The latest addition to the university's pool of office and classroom facilities was constructed 300 years earlier, when only the Ioway Indians were enjoying what is now our campus. The 16th-century Palazzo Cenci, built on the remains of a medieval castle that rose from the ruins of a Roman circus, is the new home of the College of Design's Rome Program. In January 2005, 60 ISU architecture students and their professors set up drawing boards and computers in a suite of rooms where once the barons, bishops and princesses of the ancient Cenci family conducted their banquets, trysts and intrigues.
"The new facility is a very impressive edifice," observed architecture assistant professor Jason Alread, one of the instructors spending spring semester in Rome. It's a massive Renaissance building entered through a colossal portone framed by an arch of travertine blocks. Inside you encounter a stone spiral staircase from the Baroque period--the Italians call it a scala alla chiocciola, a "snail stairway"--which leads up to our suite of rooms on the piano nobile, the first floor.

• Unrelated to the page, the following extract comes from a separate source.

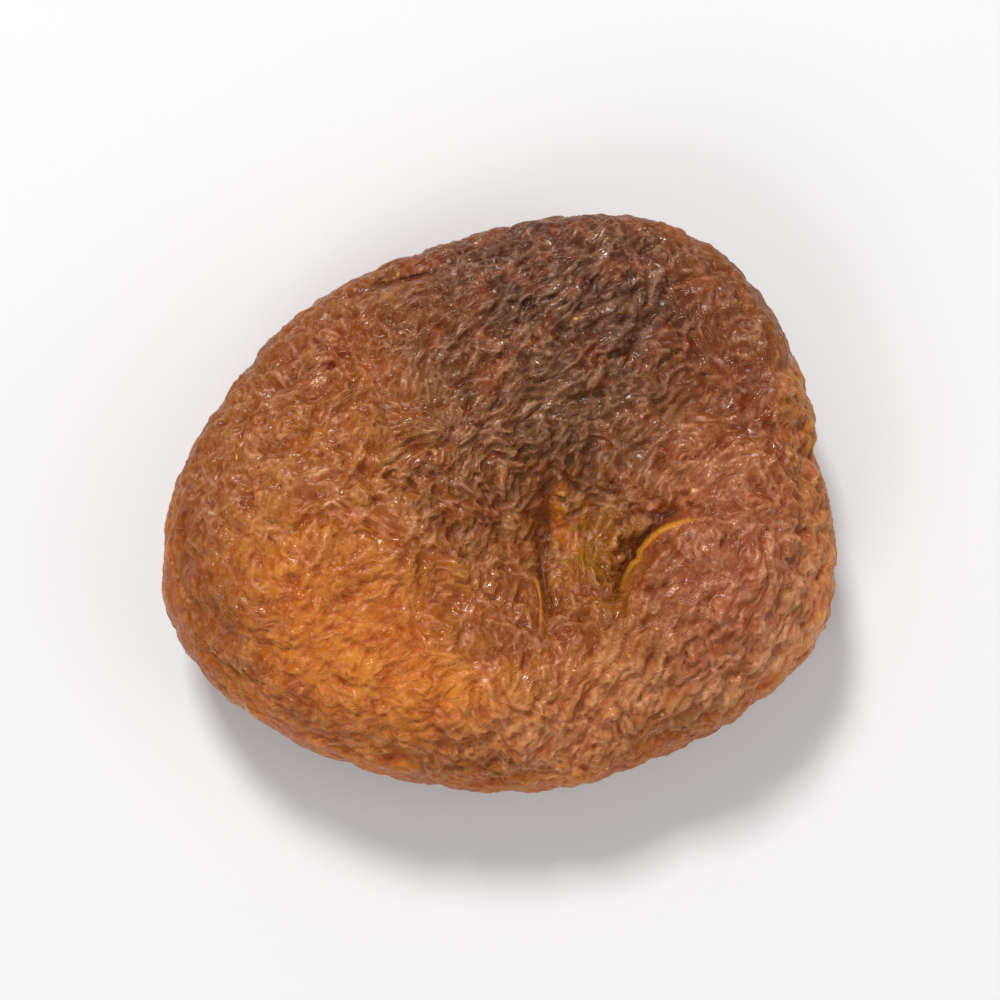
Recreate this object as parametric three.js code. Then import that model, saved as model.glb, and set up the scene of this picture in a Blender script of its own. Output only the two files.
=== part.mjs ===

Wall murals painted in the fresco technique decorate the entrance hallway and many of the rooms. Elegant classical carvings in stucco on the ceilings and black marble panels around the doorways reveal that a 16th-century Martha Stewart amused herself here.
![]() "Each room has a uniquely decorated ceiling and special features ranging from fireplace hearths to panelized walls with detailed plaster relief," explained Cal Lewis (BA 1969 Architecture), chair of the architecture department. In addition to smaller chambers for offices, conference areas and storage space, there are five main rooms used for studios arranged in a row in enfilade style.
"The grand doorways are aligned and create a natural circulation path through the studios," Lewis said. At the end of the suite is a lecture hall that can seat 60 people.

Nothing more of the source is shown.